##### Information given

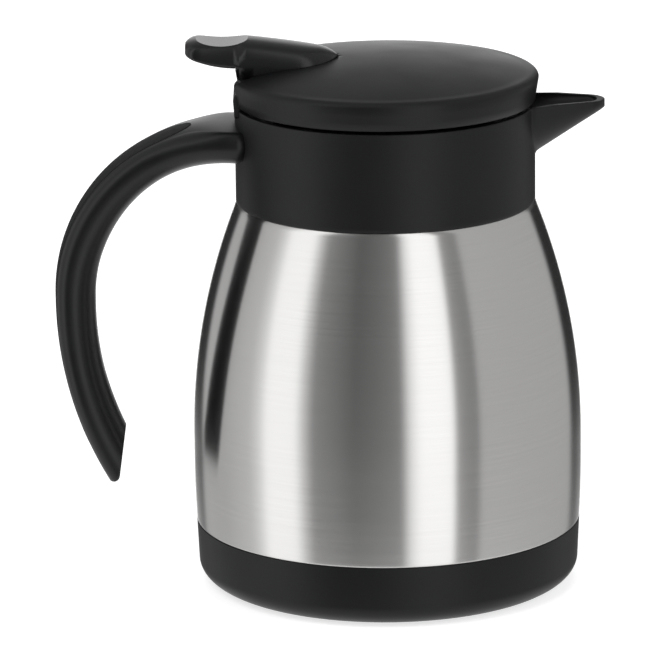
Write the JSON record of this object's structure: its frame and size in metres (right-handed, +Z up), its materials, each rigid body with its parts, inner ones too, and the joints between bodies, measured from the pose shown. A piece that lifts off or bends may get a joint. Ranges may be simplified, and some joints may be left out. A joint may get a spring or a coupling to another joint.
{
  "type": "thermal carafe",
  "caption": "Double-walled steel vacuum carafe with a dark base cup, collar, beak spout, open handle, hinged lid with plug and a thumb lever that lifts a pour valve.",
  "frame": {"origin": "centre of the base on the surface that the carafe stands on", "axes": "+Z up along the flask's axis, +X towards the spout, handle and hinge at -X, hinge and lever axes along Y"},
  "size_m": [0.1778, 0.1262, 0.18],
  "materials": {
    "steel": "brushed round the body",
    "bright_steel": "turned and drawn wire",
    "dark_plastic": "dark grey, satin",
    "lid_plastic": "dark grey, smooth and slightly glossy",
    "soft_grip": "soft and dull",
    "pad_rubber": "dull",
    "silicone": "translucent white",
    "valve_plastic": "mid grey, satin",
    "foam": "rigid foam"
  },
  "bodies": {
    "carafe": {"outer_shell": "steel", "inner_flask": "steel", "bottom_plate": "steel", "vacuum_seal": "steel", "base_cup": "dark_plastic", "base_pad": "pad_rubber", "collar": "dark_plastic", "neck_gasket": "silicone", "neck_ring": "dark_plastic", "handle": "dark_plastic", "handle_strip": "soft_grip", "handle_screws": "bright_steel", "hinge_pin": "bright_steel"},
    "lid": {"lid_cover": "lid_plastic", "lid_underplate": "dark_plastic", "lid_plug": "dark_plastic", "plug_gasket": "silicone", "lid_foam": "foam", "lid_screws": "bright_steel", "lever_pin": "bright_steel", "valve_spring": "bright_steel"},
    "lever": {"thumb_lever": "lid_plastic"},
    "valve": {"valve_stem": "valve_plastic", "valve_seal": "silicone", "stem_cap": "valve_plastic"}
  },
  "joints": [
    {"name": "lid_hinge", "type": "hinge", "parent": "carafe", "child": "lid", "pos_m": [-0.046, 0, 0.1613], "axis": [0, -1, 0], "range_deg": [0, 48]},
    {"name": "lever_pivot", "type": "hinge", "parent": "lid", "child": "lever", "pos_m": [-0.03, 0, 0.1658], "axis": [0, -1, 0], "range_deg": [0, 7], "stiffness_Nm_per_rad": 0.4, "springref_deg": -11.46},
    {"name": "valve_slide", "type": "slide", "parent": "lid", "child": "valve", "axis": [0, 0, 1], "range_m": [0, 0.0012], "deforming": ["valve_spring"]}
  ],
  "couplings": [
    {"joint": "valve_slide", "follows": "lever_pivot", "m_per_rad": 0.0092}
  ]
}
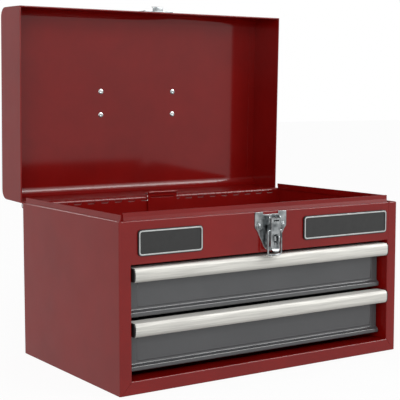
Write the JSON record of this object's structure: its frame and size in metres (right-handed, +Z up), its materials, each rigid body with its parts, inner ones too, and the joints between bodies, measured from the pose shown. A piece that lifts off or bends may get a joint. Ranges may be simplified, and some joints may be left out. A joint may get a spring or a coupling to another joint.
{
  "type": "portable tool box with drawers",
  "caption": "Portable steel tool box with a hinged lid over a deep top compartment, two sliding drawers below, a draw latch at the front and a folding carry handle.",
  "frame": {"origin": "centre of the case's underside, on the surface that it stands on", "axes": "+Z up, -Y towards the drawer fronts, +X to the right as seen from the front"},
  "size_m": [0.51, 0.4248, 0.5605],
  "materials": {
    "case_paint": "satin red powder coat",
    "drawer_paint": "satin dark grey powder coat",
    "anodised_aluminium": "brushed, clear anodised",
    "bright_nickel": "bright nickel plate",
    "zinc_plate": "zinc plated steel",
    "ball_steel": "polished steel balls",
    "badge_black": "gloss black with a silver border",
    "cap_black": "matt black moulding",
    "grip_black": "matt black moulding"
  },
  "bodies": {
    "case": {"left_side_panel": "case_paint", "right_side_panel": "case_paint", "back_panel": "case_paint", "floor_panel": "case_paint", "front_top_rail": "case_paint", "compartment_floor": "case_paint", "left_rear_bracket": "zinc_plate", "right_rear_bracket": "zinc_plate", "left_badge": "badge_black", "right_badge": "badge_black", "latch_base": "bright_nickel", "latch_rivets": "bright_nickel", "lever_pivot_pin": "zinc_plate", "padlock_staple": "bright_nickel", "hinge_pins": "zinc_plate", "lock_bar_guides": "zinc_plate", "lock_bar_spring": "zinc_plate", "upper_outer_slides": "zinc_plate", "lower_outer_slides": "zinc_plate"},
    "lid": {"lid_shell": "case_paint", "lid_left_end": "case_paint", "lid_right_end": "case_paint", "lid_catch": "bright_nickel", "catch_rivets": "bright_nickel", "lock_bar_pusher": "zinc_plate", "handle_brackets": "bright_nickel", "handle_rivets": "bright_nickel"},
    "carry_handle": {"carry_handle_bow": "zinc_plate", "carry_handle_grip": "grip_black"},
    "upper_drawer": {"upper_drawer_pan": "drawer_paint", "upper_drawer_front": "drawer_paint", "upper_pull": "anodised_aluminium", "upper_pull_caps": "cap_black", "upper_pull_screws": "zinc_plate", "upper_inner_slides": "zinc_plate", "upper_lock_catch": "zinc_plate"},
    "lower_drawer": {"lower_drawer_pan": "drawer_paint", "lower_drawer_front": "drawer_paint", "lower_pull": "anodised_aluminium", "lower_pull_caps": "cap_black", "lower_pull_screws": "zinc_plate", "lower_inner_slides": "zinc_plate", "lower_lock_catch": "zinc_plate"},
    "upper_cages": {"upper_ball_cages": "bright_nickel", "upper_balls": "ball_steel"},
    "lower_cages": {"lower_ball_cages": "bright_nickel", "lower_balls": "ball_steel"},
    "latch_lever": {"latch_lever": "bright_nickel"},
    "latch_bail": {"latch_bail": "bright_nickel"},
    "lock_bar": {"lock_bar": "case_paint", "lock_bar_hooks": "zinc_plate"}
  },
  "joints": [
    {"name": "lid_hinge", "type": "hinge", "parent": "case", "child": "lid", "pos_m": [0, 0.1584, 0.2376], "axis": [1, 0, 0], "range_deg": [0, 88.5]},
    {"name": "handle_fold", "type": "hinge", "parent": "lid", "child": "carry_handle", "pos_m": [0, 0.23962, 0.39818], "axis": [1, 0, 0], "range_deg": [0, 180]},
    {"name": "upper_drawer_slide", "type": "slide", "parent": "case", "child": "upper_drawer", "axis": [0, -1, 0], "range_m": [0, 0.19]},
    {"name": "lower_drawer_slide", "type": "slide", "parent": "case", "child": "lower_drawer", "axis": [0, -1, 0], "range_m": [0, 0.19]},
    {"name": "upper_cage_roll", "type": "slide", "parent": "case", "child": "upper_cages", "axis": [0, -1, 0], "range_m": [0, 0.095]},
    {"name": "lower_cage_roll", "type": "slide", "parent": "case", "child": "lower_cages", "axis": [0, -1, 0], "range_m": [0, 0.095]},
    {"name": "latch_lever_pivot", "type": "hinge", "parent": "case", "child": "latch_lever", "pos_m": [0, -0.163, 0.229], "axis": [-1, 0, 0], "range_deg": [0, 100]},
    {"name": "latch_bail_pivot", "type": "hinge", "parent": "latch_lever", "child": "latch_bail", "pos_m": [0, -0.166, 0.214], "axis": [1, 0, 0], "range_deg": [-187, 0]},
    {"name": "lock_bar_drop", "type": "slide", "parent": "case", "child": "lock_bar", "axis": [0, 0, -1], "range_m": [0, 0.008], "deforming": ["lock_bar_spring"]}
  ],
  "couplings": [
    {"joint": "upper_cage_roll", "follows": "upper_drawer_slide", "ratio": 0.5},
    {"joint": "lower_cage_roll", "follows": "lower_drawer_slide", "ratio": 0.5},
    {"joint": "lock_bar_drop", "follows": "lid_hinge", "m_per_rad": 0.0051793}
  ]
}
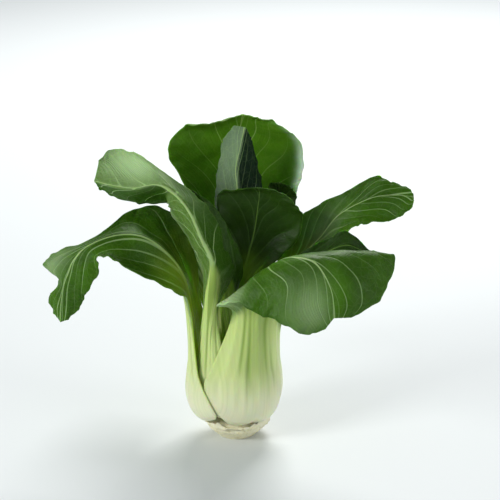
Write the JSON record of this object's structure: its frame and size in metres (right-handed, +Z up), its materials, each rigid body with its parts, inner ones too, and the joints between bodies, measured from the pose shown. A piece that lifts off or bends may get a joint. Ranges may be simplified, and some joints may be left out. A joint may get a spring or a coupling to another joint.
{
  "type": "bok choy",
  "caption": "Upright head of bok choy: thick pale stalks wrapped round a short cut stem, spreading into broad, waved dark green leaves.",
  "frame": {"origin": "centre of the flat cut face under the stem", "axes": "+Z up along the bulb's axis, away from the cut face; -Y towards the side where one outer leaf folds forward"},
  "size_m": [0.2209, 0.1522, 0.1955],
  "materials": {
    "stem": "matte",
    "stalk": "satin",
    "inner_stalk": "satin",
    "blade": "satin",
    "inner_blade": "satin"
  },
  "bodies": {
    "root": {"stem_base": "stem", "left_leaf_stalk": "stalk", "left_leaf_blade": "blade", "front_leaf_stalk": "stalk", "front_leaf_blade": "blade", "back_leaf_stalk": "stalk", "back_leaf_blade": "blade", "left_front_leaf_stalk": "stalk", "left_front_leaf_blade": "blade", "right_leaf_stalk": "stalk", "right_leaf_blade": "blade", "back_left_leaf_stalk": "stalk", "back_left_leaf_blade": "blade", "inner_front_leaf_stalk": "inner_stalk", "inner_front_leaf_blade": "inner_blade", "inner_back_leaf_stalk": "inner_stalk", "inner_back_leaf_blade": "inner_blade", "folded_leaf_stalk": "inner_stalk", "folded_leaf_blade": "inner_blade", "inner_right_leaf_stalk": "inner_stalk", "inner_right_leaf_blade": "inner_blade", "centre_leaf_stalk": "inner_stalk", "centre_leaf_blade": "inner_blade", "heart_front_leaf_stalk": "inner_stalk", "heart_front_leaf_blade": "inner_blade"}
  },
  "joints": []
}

##########

Copy each line of the listing in which the word "with" can be found.

Write the JSON record of this object's structure: its frame and size in metres (right-handed, +Z up), its materials, each rigid body with its parts, inner ones too, and the joints between bodies, measured from the pose shown. A piece that lifts off or bends may get a joint. Ranges may be simplified, and some joints may be left out. A joint may get a spring or a coupling to another joint.
  "caption": "Double-walled steel vacuum carafe with a dark base cup, collar, beak spout, open handle, hinged lid with plug and a thumb lever that lifts a pour valve.",
Write the JSON record of this object's structure: its frame and size in metres (right-handed, +Z up), its materials, each rigid body with its parts, inner ones too, and the joints between bodies, measured from the pose shown. A piece that lifts off or bends may get a joint. Ranges may be simplified, and some joints may be left out. A joint may get a spring or a coupling to another joint.
  "type": "portable tool box with drawers",
  "caption": "Portable steel tool box with a hinged lid over a deep top compartment, two sliding drawers below, a draw latch at the front and a folding carry handle.",
    "badge_black": "gloss black with a silver border",
Write the JSON record of this object's structure: its frame and size in metres (right-handed, +Z up), its materials, each rigid body with its parts, inner ones too, and the joints between bodies, measured from the pose shown. A piece that lifts off or bends may get a joint. Ranges may be simplified, and some joints may be left out. A joint may get a spring or a coupling to another joint.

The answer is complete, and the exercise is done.